From the details of this data breach, there was no Quality Control review performed by the vendor. But the vendor could have had additional procedures to ensure the quality of the production prior to the documents being produced. This could have been a timing issue. We all operate under deadlines and have felt the pressure when under the gun of a steadfast deadline. It is imperative that the review begin early enough so that an attorney can take advantage of the safeguards that may be offered.

Kilpatrick Townsend has realized the benefits of building an in-house E-Discovery practice to support its Litigation team with the preservation, collection, review and production of ESI. Consistency breeds predictability and confidence. Having e-Discovery in-house allows for the development of unique processes specifically tailored to meet the needs of the firm. For example, the use of data repositories prevents against accidental deletion of data and operates as a cost saving measure for the client. (click here for blog entry on Data Repositories). By managing client data, attorneys can provide added value during the litigation process by delivering targeted and focused data earlier in the litigation process. Speak to your large corporate client about the benefits of data repositories.

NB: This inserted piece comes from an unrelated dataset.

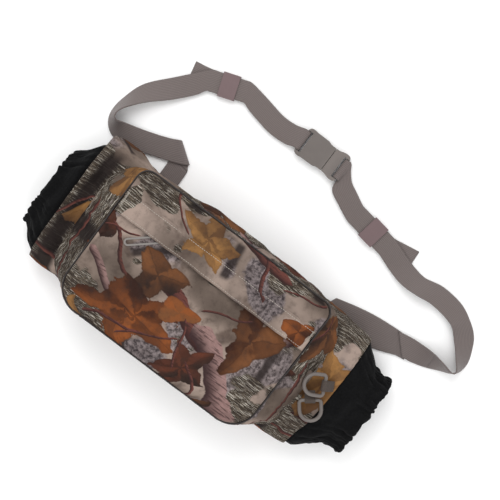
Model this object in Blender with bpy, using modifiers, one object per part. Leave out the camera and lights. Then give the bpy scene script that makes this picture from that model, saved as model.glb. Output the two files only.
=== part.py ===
"""Hand warmer muff: an insulated tube with gathered cuffs, a zipped box pocket and a buckled belt.

The muff lies on its back. X runs along the muff towards the right cuff, Y towards the belt side
and Z up through the pocket. The origin is the middle of the flat back, on the floor.
"""
import math

import bmesh
import bpy
from mathutils import Matrix, Vector

for old_object in list(bpy.data.objects):
    bpy.data.objects.remove(old_object, do_unlink=True)

MM = 0.001
GAP = 0.3

# Driving dimensions, in millimetres
MUFF_LEFT, MUFF_RIGHT = -183.0, 188.0
MUFF_HALF_WIDTH = 88.0
HEM_TAPER = 9.0
CUFF_HALF_WIDTH, CUFF_GATHER_SPAN = 58.0, 25.0
SECTION_CENTRE, SECTION_HALF_HEIGHT, SECTION_POWER = 26.0, 27.5, 2.6
SHELL_WALL, INSULATION_WALL, LINING_WALL, CUFF_WALL = 1.5, 7.0, 2.5, 1.2
LINING_REACH = 168.0
POCKET_BASE_X, POCKET_BASE_Y, POCKET_BASE_ROUND = 158.0, 82.0, 40.0
POCKET_FRONT_X, POCKET_FRONT_Y = 129.0, 88.0
POCKET_FRONT_ROUND, POCKET_FRONT_TOP_ROUND = 32.0, 15.0
PIPING_RADIUS = 0.9
POCKET_FRONT_Z, PANEL_WALL = 80.0, 1.3
ZIP_Y, ZIP_REACH, ZIP_SLIDER_X = 43.0, 118.0, -58.0
FLAP_LOW_Y, FLAP_TOP_Y, FLAP_WALL = 30.0, 57.0, 1.6
PULL_LENGTH, PULL_WIDTH, PULL_TURN = 54.0, 9.0, 221.0
WEBBING_WIDTH, WEBBING_WALL = 25.0, 1.6
MAIN_LIFT, TAIL_LIFT = 3.7, 1.8
BUCKLE_Y, BUCKLE_Z, SLOT_REACH = 212.0, 5.0, 5.2
KEEPER_LENGTH, KEEPER_WALL = 20.0, 1.4
RING_RADIUS, RING_WIRE, RING_LEG = 12.2, 2.2, 11.5
TAB_WIDTH, TAB_OUTER, TAB_INNER = 12.0, 3.8, 2.6

parts = bpy.data.collections.new("hand_warmer_muff")
cutters = bpy.data.collections.new("cutters")
bpy.context.scene.collection.children.link(parts)
bpy.context.scene.collection.children.link(cutters)


def make_material(name, colour, roughness):
    """A plain finish for one kind of piece."""
    material = bpy.data.materials.new(name)
    material.use_nodes = True
    shader = material.node_tree.nodes["Principled BSDF"]
    shader.inputs["Base Color"].default_value = (*colour, 1.0)
    shader.inputs["Roughness"].default_value = roughness
    shader.inputs["Metallic"].default_value = 0.0
    return material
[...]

When client information is kept in-house of the Firm’s storage and review platforms, it gives the Firm more control over the information and mitigates the risk of a possible data breach. An ancillary benefit to this control is that using the Firm’s Relativity platform, case teams have access to various dashboard reports regarding the documents, and can easily get a high level reports, that can allow the case team a real time visualization of the review. For example, the case team could chart the responsiveness rate of the review or chart how many documents are tagged as being relevant to a particular discovery request or issue in the case.

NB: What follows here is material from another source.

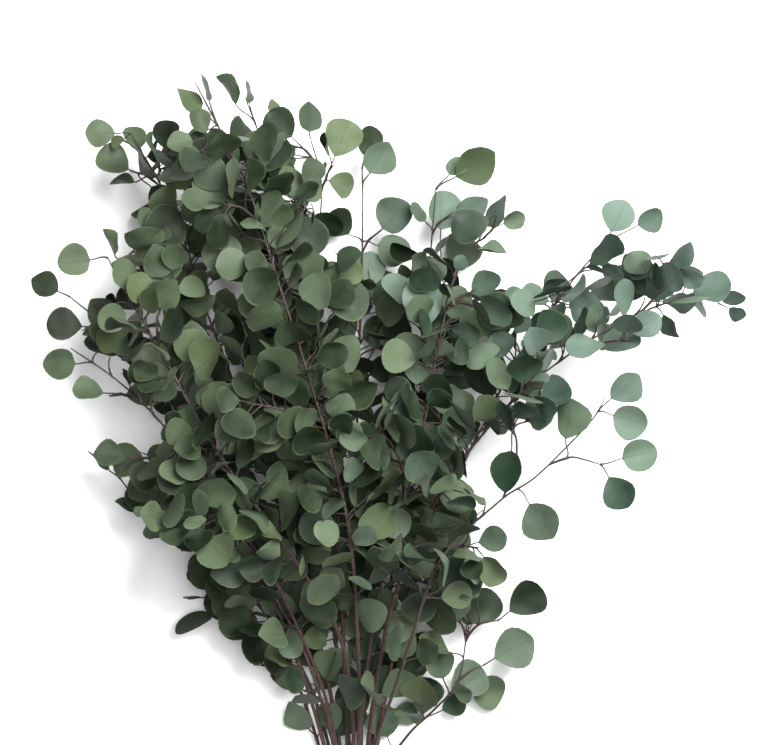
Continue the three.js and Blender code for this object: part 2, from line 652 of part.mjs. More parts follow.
function settleStems(stems) {
  const pieces = stems.flatMap(allStretches);
  for (let pass = 0; pass < SETTLE_PASSES; pass++) {
    let moved = false;
    pieces.forEach((one, i) => {
      for (const other of pieces.slice(i + 1)) {
        if (one.stem === other.stem) continue;
        const gap = segmentGap(one.a, one.b, other.a, other.b) - one.radius - other.radius;
        if (gap >= STEM_CLEAR) continue;
        const push = (STEM_CLEAR - gap) / 2 + SETTLE_EXTRA;
        const oneIsUpper = one.a.z + one.b.z > other.a.z + other.b.z;
        const [upper, lower] = oneIsUpper ? [one, other] : [other, one];
        raise([upper.a, upper.b], push);
        raise([lower.a, lower.b], -push);
        moved = true;
      }
    });
    if (!moved) return;
  }
}
settleStems([...timbers]);

for (const branch of BRANCHES) {
  for (const [x, y, z] of branch.twigs) {
    const near = (value, attempt, reach) => value + between(-1, 1) * attempt * reach;
    const tipFor = (attempt) => {
      const height = Math.max(CHOSEN_TIP_LOWEST, near(z, attempt, TIP_WANDER[1]));
      return new THREE.Vector3(near(x, attempt, TIP_WANDER[0]), near(y, attempt, TIP_WANDER[0]), height);
    };
    const shareTo = (tip, attempt) => shareFor(branch.stem, tip, near(TWIG_ANGLE, attempt, ANGLE_WANDER));
    addTwig(branch, shareTo, tipFor);
  }
}

for (const branch of BRANCHES) {
  for (let i = 0; i < branch.fill; i++) {
    const part = branch.fill > 1 ? i / (branch.fill - 1) : 0.5;
    const share = FILL_FROM + (FILL_TO - FILL_FROM) * part;
    const tipFor = () => {
      const usual = FILL_LENGTH[0] + (FILL_LENGTH[1] - FILL_LENGTH[0]) * part;
      const length = usual * between(...FILL_LENGTH_EASE);
      const turn = (i % 2 ? -1 : 1) * FILL_SPREAD * between(...FILL_SPREAD_EASE);
      const direction = branch.stem.aheadAt(share).applyAxisAngle(UP, radians(turn));
      direction.z += between(-1, 1) * FILL_RISE;
      const root = branch.stem.pointAt(share);
      const tip = root.clone().addScaledVector(direction.normalize(), length);
      while (!inTheThick(tip)) tip.lerp(root, PULL_BACK);
      tip.z = Math.max(tip.z, FILL_LOWEST);
      return tip;
    };
    addTwig(branch, () => share + between(-1, 1) * FILL_SLIDE, tipFor);
  }
}

for (const branch of BRANCHES) {
  const choices = [branch.stem, ...branch.side];
  for (const leaf of branch.leaves) addChosenLeaf(choices, leaf, false);
  for (const leaf of branch.table ?? []) addChosenLeaf(choices, leaf, true);
}

for (const branch of BRANCHES) {
  for (const timber of [branch.stem, ...branch.side]) {
    const from = timber === branch.stem ? STEM_LEAVES_FROM : TWIG_LEAVES_FROM;
    for (let i = 0; i <= timber.steps; i++) {
      const share = i === timber.steps ? 1 : (i + 0.5) / timber.steps;
      if (share < from) continue;
      const sides = share > PAIRED_FROM && share < 1 ? [1, -1] : [i % 2 ? 1 : -1];
      for (const side of sides) addFillLeaf(timber, share, side);
    }
  }
}

// Joins wood and leaves into one closed solid.
function solidOf(geometry) {
  const bare = geometry.clone();
  bare.deleteAttribute("normal");
  bare.deleteAttribute("uv");
  const merged = mergeVertices(bare, 1e-4);
  return new wasm.Manifold(
    new wasm.Mesh({
      numProp: 3,
      vertProperties: new Float32Array(merged.attributes.position.array),
      triVerts: new Uint32Array(merged.index.array),
    }),
  );
}

function geometryOf(solid) {
  const mesh = solid.getMesh();
  const geometry = new THREE.BufferGeometry();
  geometry.setAttribute("position", new THREE.BufferAttribute(mesh.vertProperties, 3));
  geometry.setIndex(new THREE.BufferAttribute(mesh.triVerts, 1));
  geometry.computeVertexNormals();
  return geometry;
}

const barkMaterial = new THREE.MeshStandardMaterial({ color: 0x5a4038, roughness: 0.8, metalness: 0 });
const leafMaterial = new THREE.MeshStandardMaterial({ color: 0x566b54, roughness: 0.6, metalness: 0 });
const twineMaterial = new THREE.MeshStandardMaterial({ color: 0xa58a62, roughness: 0.95, metalness: 0 });

const bunch = new THREE.Group();
for (const timber of timbers) {
  let solid = solidOf(tube(timber));
  for (const leaf of timber.leaves) solid = solid.add(solidOf(leafPlate(leaf)));
  const isStem = timber.name.endsWith("_stem");
  const mesh = new THREE.Mesh(geometryOf(solid), isStem ? barkMaterial : leafMaterial);
  mesh.name = timber.name;
  bunch.add(mesh);
}

// The twine is pulled straight from stem to stem round the outer ones, drawn counterclockwise as x across,
// y up.
function twineOutline(ease) {
  const reach = STEM_RADIUS + ease;
  const outer = ROW_REACH.map((pitches, row) => [pitches * SLOT_PITCH, ROW_HEIGHTS[row]]);
  const corners = [...outer, ...outer.map(([x, y]) => [-x, y]).reverse()];
  const facing = (from, to) => Math.atan2(to[1] - from[1], to[0] - from[0]) - Math.PI / 2;
  const outline = new THREE.Shape();
  corners.forEach((corner, i) => {
    const before = corners[(i + corners.length - 1) % corners.length];
    const after = corners[(i + 1) % corners.length];
    outline.absarc(corner[0], corner[1], reach, facing(before, corner), facing(corner, after), false);
  });
  outline.closePath();
  return outline;
}
const bandShape = twineOutline(BAND_EASE + BAND_THICK);
bandShape.holes.push(twineOutline(BAND_EASE));
const bandOptions = { depth: BAND_WIDTH, bevelEnabled: false, curveSegments: 5 };
const band = new THREE.ExtrudeGeometry(bandShape, bandOptions);
band.translate(0, 0, -BAND_WIDTH / 2).rotateX(Math.PI / 2);
const binding = new THREE.Mesh(band, twineMaterial);
binding.name = "twine_binding";
bunch.add(binding);

const box = new THREE.Box3().setFromObject(bunch);
bunch.position.set(-(box.min.x + box.max.x) / 2, -(box.min.y + box.max.y) / 2, -box.min.z);

export default bunch;
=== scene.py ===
from itertools import combinations

import bmesh
import bpy
import numpy as np
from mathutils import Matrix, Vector


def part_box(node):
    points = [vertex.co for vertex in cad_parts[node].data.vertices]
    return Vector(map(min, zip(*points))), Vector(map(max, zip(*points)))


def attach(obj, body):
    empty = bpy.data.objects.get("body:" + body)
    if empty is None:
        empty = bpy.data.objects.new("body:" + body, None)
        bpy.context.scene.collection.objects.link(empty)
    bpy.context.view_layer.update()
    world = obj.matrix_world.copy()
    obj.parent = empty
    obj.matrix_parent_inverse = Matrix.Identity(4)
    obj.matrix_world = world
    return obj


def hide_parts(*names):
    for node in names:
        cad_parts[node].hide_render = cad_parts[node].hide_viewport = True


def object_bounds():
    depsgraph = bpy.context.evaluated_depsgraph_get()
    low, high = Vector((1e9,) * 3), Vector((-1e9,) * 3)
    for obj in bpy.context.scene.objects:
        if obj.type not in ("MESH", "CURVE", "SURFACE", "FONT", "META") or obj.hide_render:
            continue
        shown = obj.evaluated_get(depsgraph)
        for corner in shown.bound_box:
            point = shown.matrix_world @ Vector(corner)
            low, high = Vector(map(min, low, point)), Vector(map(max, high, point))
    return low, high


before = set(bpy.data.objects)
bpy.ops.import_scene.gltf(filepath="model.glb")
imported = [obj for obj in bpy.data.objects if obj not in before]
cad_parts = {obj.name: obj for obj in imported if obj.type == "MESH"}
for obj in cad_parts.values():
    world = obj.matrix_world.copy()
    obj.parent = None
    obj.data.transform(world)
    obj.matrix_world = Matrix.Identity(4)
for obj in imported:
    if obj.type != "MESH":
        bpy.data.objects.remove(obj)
cad_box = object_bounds()

# ----------------------------------------------------------------------------------------------------------
# Stems and side twigs
# Each branch is one forked woody shoot, thick and reddish where it was cut, thin and dark at its tips. It
# swells a little at every leaf. The frame holds the wood as a chain of rings and each leaf as a thin
# plate on a stalk.

SAME_CORNER = 5e-6  # corners closer than this are one
FLAT_ANGLE = 0.01  # radians between the triangles of one flat face

PLATE_THICK = 0.0008
SMALLEST_PLATE = 6e-5  # square metres: the least face that may be the side of a leaf plate
OPPOSITE = -0.995  # the normals of a plate's two sides have at most this dot product
SIDE_SHIFT = 0.004  # how far one side's centre may stand off the other's, along the plate
THICK_EASE = 0.0002  # how far off the plate's thickness their distance may be
FOOT_WIDTH = 0.0022  # the corners this close to the furthest one are the stalk's foot
STALK_HALF = 0.0011  # corners this close to the leaf's axis belong to its stalk
PLATE_CROWN = 0.97  # a plate ends at this share of its leaf, because the leaf's tip is round
PLATE_WIDTH = 0.98  # and is this much of its leaf's width
ON_PLATE = 2e-5  # corners this close to a plate's are not the wood's

STEM_SIDES = 5
STEM_LINK = 0.0031  # corners of the stem that stand closer than this are one group
TWIG_LINK = 0.0021
LINK_PASSES = 5
SMALLEST_GROUP = 3
LARGEST_GROUP = 12
UNEVEN_RING = 0.003  # the corners of a true ring differ by less than this share in their reach
RING_APART = 0.003
TWIG_BASE_RADIUS = 0.00135
TIP_RADIUS = 0.00105
TIP_EASE = 1.02  # a last ring wider than this many tip radii is not the stem's tip
TIP_MISSED = 3  # and the tip is then more than this many radii beyond it
FORK_STATIONS = 3  # a twig parts from its stem this many stations below the place where it stands free


def joined_triangles(node):
    """The node's loose triangles with their shared corners joined, as a bmesh."""
    shell = bmesh.new()
    shell.from_mesh(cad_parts[node].data)
    bmesh.ops.remove_doubles(shell, verts=shell.verts, dist=SAME_CORNER)
    return shell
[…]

Another added bonus of having an E-Discovery practice is the training that can be provided. An E-Discovery team member can train the attorneys, paralegals and staff on how to use the Firm’s Relativity platform to ensure that case teams can effectively use the database in all aspects of the litigation process. The E-Discovery team has members that have certified expertise in all areas of the eDiscovery Reference Model. Members of the E-Discovery team have the following designations:

  • Project Management Professionals
  • Harvester Certified Specialists
  • Relativity Certified Administrators
  • Relativity Certified Users
  • Relativity Review Specialists
  • EnCase Certified Examiners
  • LAW PreDiscovery Certified Specialists
  • Certified E-Discovery Specialists
  • Ipro Certified Administrators

Effective administration of the discovery process includes knowledge, management and expertise of the collection, storage, review, production and presentation of documents required to be a zealous advocate of your client. The E-Discovery team at Kilpatrick Townsend has been and will continue to be an effective resource for meeting e-discovery needs of our clients. Protect your reputation and that of your clients, and most importantly do not end up in the New York Times.

DISCLAIMER: Because of the generality of this update, the information provided herein may not be applicable in all situations and should not be acted upon without specific legal advice based on particular situations.